Member Well-being and Commitment

The primary leader roles pertaining to the member well-being and commitment dimension of effectiveness are those of sustainer and developer. In the sustainer role, the leadership team is responsible for establishing a healthy organizational climate, treating people fairly, and managing interpersonal conflict.  The leader must also sustain the individual and collective interests of their people and seek to build morale wherever possible.
  
In the developer role, leaders foster and recognize achievement, and protect depth and continuity in teams by cultivating potential replacement leaders. They mentor people in apprenticeship positions and challenging assignments, and encourage and support subordinate participation in training, educational, and professional activities over their career span.

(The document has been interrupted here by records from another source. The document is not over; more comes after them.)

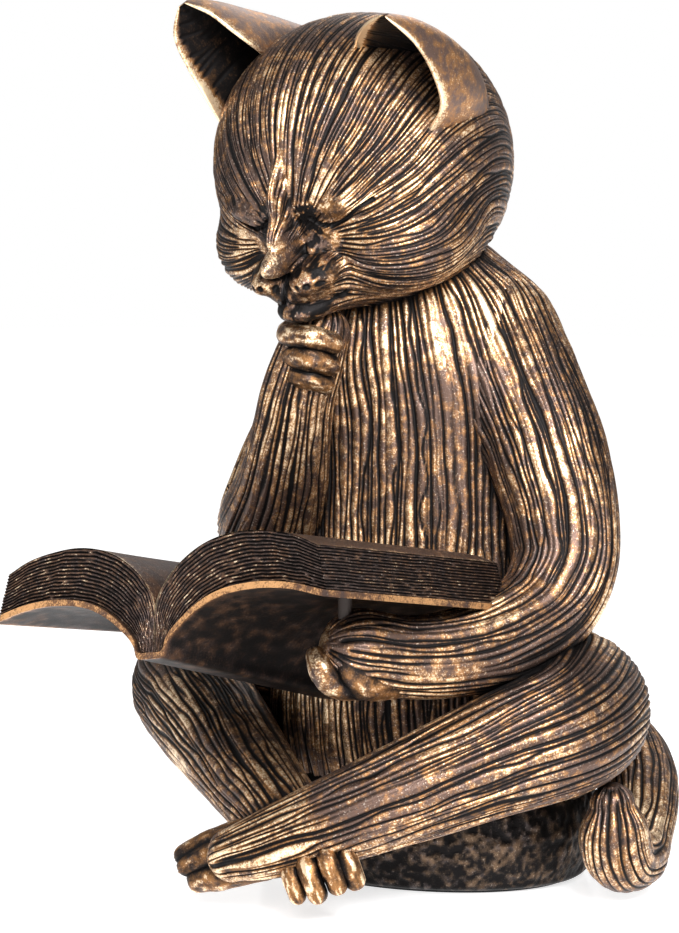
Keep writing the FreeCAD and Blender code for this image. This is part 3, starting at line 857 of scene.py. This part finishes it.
dressing = [(skin, "head", "fur_bronze", "fur") for skin in headSkins] + [
    (body, "torso_shell", "fur_bronze", "fur"),
    (leftArm, "left_arm", "fur_bronze", "fur"), (rightArm, "right_arm", "fur_bronze", "fur"),
    (leftLeg, "left_leg", "fur_bronze", "fur"), (rightLeg, "right_leg", "fur_bronze", "fur"),
    (tail, "tail", "fur_bronze", "fur"), (leftEar, "left_ear", "ear_bronze", "ear"),
    (rightEar, "right_ear", "ear_bronze", "ear"), (leftPages, "left_page_block", "page_bronze", "page"),
    (rightPages, "right_page_block", "page_bronze", "page"), (cover, "book_cover", "cover_bronze", "cover"),
    (seat, "seat_base", "base_bronze", "seat"), (felt, "base_felt", "felt", None),
]
for piece, node, slotName, finish in dressing:
    piece.data.materials.clear()
    piece.data.materials.append(bronzes[finish] if finish else feltMaterial)
    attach(piece, "root")
    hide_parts(node)
# near-black for the pins and the vent plug: painted shade, so a pin showing under the book reads as the
# shadow there
pinPaintedShade, wire = startMaterial("pinPaintedShade")
finishMaterial(wire, {"Base Color": (0.03, 0.02, 0.016, 1), "Metallic": 0.3, "Roughness": 0.6})
for piece in bpy.data.objects:
    if piece.type == "MESH" and (piece.name.endswith("_pin") or piece.name == "vent_plug"):
        for k in range(len(piece.data.materials)):
            piece.data.materials[k] = pinPaintedShade
print("materials set")

# floor, light and camera
bpy.ops.object.select_all(action="DESELECT")
bpy.ops.mesh.primitive_plane_add(size=8, location=(0, 0, 0))
floor = bpy.context.object
floor.name = "floor"
material, wire = startMaterial("paleFloor")
finishMaterial(wire, {"Base Color": (0.85, 0.85, 0.86, 1), "Roughness": 0.16, "Emission Color": (1, 1, 1, 1),
                      "Emission Strength": 0.72})
floor.data.materials.append(material)

world = bpy.data.worlds.new("studio")
bpy.context.scene.world = world
world.use_nodes = True
backdrop = world.node_tree.nodes["Background"]
seen = world.node_tree.nodes.new("ShaderNodeLightPath")
level = world.node_tree.nodes.new("ShaderNodeMapRange")
level.inputs[3].default_value, level.inputs[4].default_value = 0.36, 1.0
world.node_tree.links.new(seen.outputs["Is Camera Ray"], level.inputs[0])
world.node_tree.links.new(level.outputs[0], backdrop.inputs[1])
backdrop.inputs[0].default_value = (1, 1, 1, 1)

view = {"azimuth": 40, "elevation": 4, "distance": 0.7, "target": (-0.0136, -0.0114, 0.0956), "lens": 114.5}
# lamps: azimuth, elevation, distance, size and power
lamps = {"key": (54, 31, 0.8, 0.3, 12.5), "front": (32, 22, 0.9, 0.3, 4.5), "side": (-50, 20, 0.9, 0.5, 1.2),
         "back": (200, 45, 0.9, 0.4, 2)}
lampTarget = (0, -0.01, 0.1)


def standAround(piece, centre, azimuth, elevation, distance):  # a lamp or camera, turned to look in
    a, e = math.radians(azimuth), math.radians(elevation)
    centre = Vector(centre)
    outward = Vector((math.sin(a) * math.cos(e), -math.cos(a) * math.cos(e), math.sin(e)))
    piece.location = centre + distance * outward
    piece.rotation_euler = (centre - piece.location).to_track_quat("-Z", "Y").to_euler()
    bpy.context.collection.objects.link(piece)


for name, (azimuth, elevation, distance, size, power) in lamps.items():
    light = bpy.data.lights.new(name, "AREA")
    light.shape, light.size, light.energy = "SQUARE", size, power
    standAround(bpy.data.objects.new(name, light), lampTarget, azimuth, elevation, distance)

lens = bpy.data.cameras.new("camera")
lens.lens = view["lens"]
camera = bpy.data.objects.new("camera", lens)
standAround(camera, view["target"], view["azimuth"], view["elevation"], view["distance"])
bpy.context.scene.camera = camera
bpy.context.scene.view_settings.view_transform = "Standard"
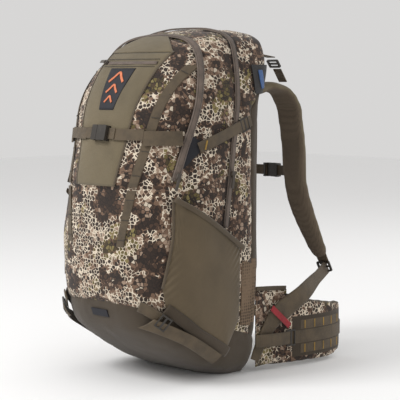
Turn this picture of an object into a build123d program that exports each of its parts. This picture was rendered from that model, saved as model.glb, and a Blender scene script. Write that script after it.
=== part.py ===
"""Hunting backpack: a clamshell pack body on an internal frame, with a padded back, shoulder harness, hip belt,
stretch side pockets, webbing straps and moulded buckles.

Row frame: +Z up, the wearer faces +Y, the front panel faces -Y and +X is the wearer's right. The origin is the centre
of the bounding box on the ground. All sizes are in millimetres.
"""

from build123d import *

import math
import os
from functools import cache

# ---------------------------------------------------------------- driving dimensions
PACK_HEIGHT = 650.0  # top of the pack body above the ground
WALL = 2.5  # padded fabric of the body panels
SEAM_GAP = 1.2  # clearance between panels that a zip joins
LAYER_LOW, LAYER_HIGH = 0.4, 2.4  # a fabric or webbing layer lying on the body
ON_LAYER = (LAYER_HIGH + 0.3, LAYER_HIGH + 1.5)  # a patch or zip sewn on that layer
OVER_LOW, OVER_HIGH = 5.4, 7.4  # a strap lying over that layer
WEB_NARROW, WEB_SMALL, WEB_WIDE = 15.0, 20.0, 25.0  # webbing widths
WEB_T = 2.0  # webbing thickness
RUN = 0.4  # running clearance of plastic parts on webbing and in each other

FOLD_Z = 362.0  # fold line at the foot of the zipped front door
FOLD_Y = -292.0  # hinge line of that fold, just in front of the body
DOOR_SIDE_Y = -227.0  # where the door's zip ends on the flank, at FOLD_Z
DOOR_SLOPE = 0.36  # backward lean of the door's zip
MAIN_ZIP_Y, MAIN_ZIP_Z, MAIN_ZIP_SLOPE = -100.0, 353.0, 0.16  # main compartment zip
BOOT_FRONT_Z, BOOT_FRONT_Y, BOOT_SLOPE = 152.0, -280.0, 0.30  # seam of the bottom boot
BACK_SEAM = [(-34.0, -40.0), (-34.0, 500.0), (14.0, 556.0), (400.0, 556.0)]  # seam of the back wall, as (y, z)

# Stations of the body: height, front, back, half width, squareness of the front corners
STATIONS = [
    (0.0, -85.0, -6.0, 112.0, 2.6),
    (22.0, -140.0, -3.0, 132.0, 2.7),
    (50.0, -190.0, -2.0, 144.0, 2.8),
    (80.0, -235.0, -2.0, 151.0, 2.9),
    (108.0, -264.0, -2.0, 155.0, 2.9),
    (170.0, -283.0, -2.0, 158.0, 2.9),
    (260.0, -290.0, -2.0, 160.0, 2.8),
    (350.0, -289.0, -2.0, 159.0, 2.3),
    (430.0, -273.0, -2.0, 157.0, 2.3),
    (505.0, -252.0, 5.0, 155.0, 2.6),
    (560.0, -222.0, 28.0, 146.0, 2.6),
    (600.0, -186.0, 40.0, 134.0, 2.5),
    (625.0, -150.0, 38.0, 122.0, 2.4),
    (640.0, -112.0, 28.0, 100.0, 2.4),
    (650.0, -60.0, 5.0, 60.0, 2.4),
]
BACK_SQUARENESS = 8.0  # the back of each section is nearly flat
WIDEST = 0.45  # share of the depth, from the back, where the body is widest
LOFT_SECTIONS = 15

OUT = "parts"
os.makedirs(OUT, exist_ok=True)


def save(name, shape):
    """Writes one node as a STEP of its own."""
    solids = ShapeList(shape) if isinstance(shape, (list, tuple)) else shape.solids()
    export_step(Compound(children=[Solid(s.wrapped) for s in solids]), f"{OUT}/{name}.step")


def both_sides(name, right):
    """Writes NAME_right and its mirror image NAME_left."""
    save(f"{name}_right", right)
    save(f"{name}_left", mirror(right, Plane.YZ))


# ---------------------------------------------------------------- the body's form
def station_value(z, column):
    """A station column at height z, by monotone cubic steps between the stations."""
    zs = [s[0] for s in STATIONS]
    vs = [s[column] for s in STATIONS]
    steps = [b - a for a, b in zip(zs, zs[1:])]
    slopes = [(vs[i + 1] - vs[i]) / steps[i] for i in range(len(steps))]
    tangents = [slopes[0]]
    for i in range(1, len(slopes)):
        low, high = slopes[i - 1], slopes[i]
        if low * high <= 0:
            tangents.append(0.0)
            continue
        weight_low, weight_high = 2 * steps[i] + steps[i - 1], steps[i] + 2 * steps[i - 1]
        tangents.append((weight_low + weight_high) / (weight_low / low + weight_high / high))
    tangents.append(slopes[-1])
    i = max(0, min(len(steps) - 1, sum(1 for v in zs if v < z) - 1))
    t = (z - zs[i]) / steps[i]
    return (
        (2 * t**3 - 3 * t**2 + 1) * vs[i]
        + (t**3 - 2 * t**2 + t) * steps[i] * tangents[i]
        + (3 * t**2 - 2 * t**3) * vs[i + 1]
        + (t**3 - t**2) * steps[i] * tangents[i + 1]
    )


def half_section(front, back, half_width, squareness):
    """Points of one half of a plan section, from the front's middle round the +X side to the back's middle."""
    widest_y = back - (back - front) * WIDEST
    points = []
    for step in range(6):
        angle = math.radians(18 * step)
        x = half_width * math.sin(angle) ** (2 / squareness)
        y = widest_y - (widest_y - front) * max(math.cos(angle), 0.0) ** (2 / squareness)
        points.append((x, y if step < 5 else widest_y))
    reach = back - widest_y
    for share in (0.6, 0.9):
        points.append((half_width * (1 - share**BACK_SQUARENESS) ** (1 / BACK_SQUARENESS), widest_y + reach * share))
    for share in (0.7, 0.0):
        points.append((half_width * share, widest_y + reach * (1 - share**BACK_SQUARENESS) ** (1 / BACK_SQUARENESS)))
    return points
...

Enhance Situational Awareness – Explain Events and Decisions

The routine and prompt passage of information contributes to teammates’ situational awareness and their ability to respond appropriately to a changing situation.  Situational awareness is critical to anticipating future environmental conditions and identify opportunities to secure organizational advantage.  Candidly explaining events and decisions often reduces tensions created by uncertainty and is critical to maintaining the trust relationship between leaders and led.

Collective Leadership

Collective leadership refers to the combined effects and synergies when leaders at different levels synchronize their leadership actions to achieve a common purpose.  High performing collective leadership occurs when leadership processes are mutually reinforcing; the result is greater than the sum of its parts.  Leveraging collective intelligence to establish collective leadership shifts fine organizations into high performing organizations with stellar performers.